Touche pas à mon Ultra
Pour certains groupes de fans américains qui se revendiquent de la culture ultra, à l’image des Garden State Ultras (GSU), bannis par le management des New York Red Bulls, la mise à l’écart des fans hardcore viserait à transformer le spectateur de soccer en consommateur, plutôt qu’en fan actif, qui participe à la scénographie du match : « Nous ne sommes pas d’accord avec les tentatives visant à former une base de fans passive, qui reste assise tranquillement, mangeant et buvant des produits surpayés. » expliquaient les GSU dans un communiqué début janvier 2018. De fait, la Major League Soccer entretient un rapport complexe avec sa base fidèle de supporters et ce, depuis sa création en 1996.
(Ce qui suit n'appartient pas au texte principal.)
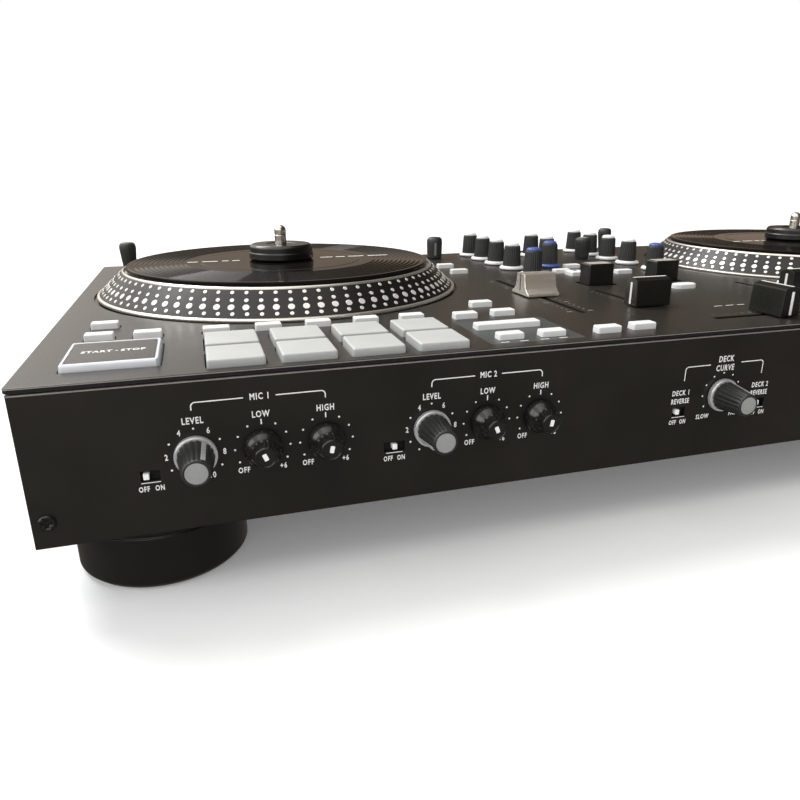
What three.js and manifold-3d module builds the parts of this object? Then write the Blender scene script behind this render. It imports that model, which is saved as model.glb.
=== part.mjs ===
// A DJ controller: two motorised decks with a two-channel mixer between them.
// Millimetres, +Z up, +X to the player's right; the player stands on the -Y side.
// Places on the deck face are given as [across, back]: from its left edge and from its front edge.
import * as THREE from 'three';
import { mergeVertices } from 'three/addons/utils/BufferGeometryUtils.js';
import Module from 'manifold-3d';

const wasm = await Module();
wasm.setup();

// ---- driving dimensions ----
const WIDTH = 673;
const DEPTH = 308;
const FOOT_HEIGHT = 29;
const TRAY_HEIGHT = 60;
const PLATE_GAP = 0.6;
const PLATE = 2;
const WALL = 2;
const INSET = 0.5;
const GAP = 0.3;
const KNOB_REACH = 18;
const JACK_REACH = 9;
const DECK_PITCH = 399;
const DECKS = [['left', 0], ['right', DECK_PITCH]];

const TRAY_TOP = FOOT_HEIGHT + TRAY_HEIGHT;
const TOP = TRAY_TOP + PLATE_GAP + PLATE;
const FRONT = KNOB_REACH - INSET - (DEPTH - 2 * INSET + KNOB_REACH + JACK_REACH) / 2;
const FRONT_WALL = FRONT + INSET;
const REAR_WALL = FRONT + DEPTH - INSET;

// platter
const PLATTER_AT = [117.6, 182];
const PLATTER_RADIUS = 107.5;
const POCKET_RADIUS = 109;
const POCKET_DEPTH = 1.2;
const HUB_HOLE = 15;
const DISC_RADIUS = 90.3;
const SPINDLE_RADIUS = 3.5;

// keys, pads and buttons: [across, back, width, depth]
const START_BUTTON = [32.75, 32.4, 35.5, 35.5];
const PAD_SIZE = [22.3, 22.6];
const PAD_FIRST = [78.1, 16.2];
const PAD_PITCH = [27.9, 25.3];
const KEY_SIZE = [12.4, 6.4];
const MODE_KEYS = [
  [23.6, 66.2], [43.6, 65.4], [72.8, 64.8], [96, 64.8], [119.2, 64.8], [142.4, 64.8], [165.5, 64.8],
];
const SYNC_KEY = [23.6, 89.6];
const LOOP_KEYS = [[210.9, 85.5], [192, 60.4], [212.9, 61.6], [194.9, 14.6], [215.2, 14.2]];
const WIDE_KEY = [203, 35, 32.5, 7];
const KEY_CLEARANCE = 0.4;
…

« Comparé aux autres gros sports aux USA, les équipes de football ne sont pas si différentes, explique Markus Gerke, assistant de recherche au département des sports de l’université de Giessen, auteur d’une étude sur la culture du supportérisme en MLS, intitulée Supporters, not consumers.’ Grassroots supporters’ culture and sports entertainment in the US. Comme au baseball et au basket, on a des équipes de foot qui sont la propriété d’un investisseur, ce ne sont pas des clubs avec un modèle partiellement communautaire comme en Allemagne ou en Espagne. » Des sports made in USA, où le rôle et l’activisme du supporter diffèrent de celui du fan de football européen ou sud-américain, les sports US encadrant plus leur public, dont la liberté d’expression comme de circulation en tribunes est plus limitée. « Les possibilités d’expression du côté des supporters sont sévèrement restreintes dans tous les stades des ligues majeures » , pointe Markus Gerke.
Ultras vs Hools
Le soccer, néanmoins, a rapidement fait figure d’exception dans le paysage du sport US, notamment dans son rapport aux fans. « Ces vingt dernières années, les équipes de MLS ont réellement négocié avec leurs fans pour permettre aux supporters d’apporter leurs propres drapeaux, tambours, de se lever dans les stades pendant 90 minutes, d’avoir des avantages comme des billets distribués aux groupes officiels… » déroule Markus Gerke. Mais si quasiment toutes les équipes de MLS peuvent désormais s’appuyer sur une base de fans fidèle et structurée, le rapport des clubs avec des supporters qui se revendiquent de la culture ultra semble se tendre. Notamment parce que le mouvement ultra dans son ensemble semble encore peu ou mal compris aux États-Unis, que ce soit de la part des supporters mainstream comme des responsables de clubs. « En fait, quand on parle aux supporters de MLS, on se rend compte que ceux qui ont des actions de groupe se considèrent comme un fan club basique et que beaucoup d’entre eux n’ont pas vraiment une bonne image des groupes ultras européens, reprend Markus Gerke. Je pense que parmi les fans classiques, et même certains des fans plus « hardcore », le terme ultra est très rapidement associé avec celui de hooligan. Alors qu’on est clairement sur deux concepts qu’il faut dissocier. »
Double discours
Paradoxalement, la MLS s’est elle-même appropriée certains des usages de la culture ultra pour promouvoir son image. Illustration avec cette vidéo promotionnelle, où un supporter se montre fièrement en train d’allumer un fumigène. Rien de bien méchant, mais plutôt surprenant, alors que de nombreux clubs du championnat peuvent se montrer intransigeants quant à l’usage de matériel pyrotechnique.
« La MLS entretient une relation contradictoire avec certains groupes de supporters, pose Markus Gerke. Elle a vraiment embrassé cette atmosphère apportée par les fans. Elle l’a même marketée… L’idée, c’est de vendre un concept excitant d’un côté, et de l’autre une expérience de stade saine, capable de séduire les familles. Ça pourrait expliquer ce phénomène de sur-réaction par rapport à certains groupes de fans. » Des groupes qui, à l’image de cette déclaration des Garden State Ultras, tiennent à faire savoir qu’ils sont partis pour rester : « Nous ne serons jamais réduits au silence… Ultras aujourd’hui, ultras demain, ultras pour toujours. » Forcément, il devient dès lors difficile d’anticiper vers quelles évolutions tendent les franges ultras : « La MLS apprend toujours à assimiler et gérer cette culture ultra, conclut Markus Gerke. Mais il faut souligner une chose : dans l’ensemble, il n’y a absolument pas de problème de violence en MLS. » C’est déjà ça de gagné.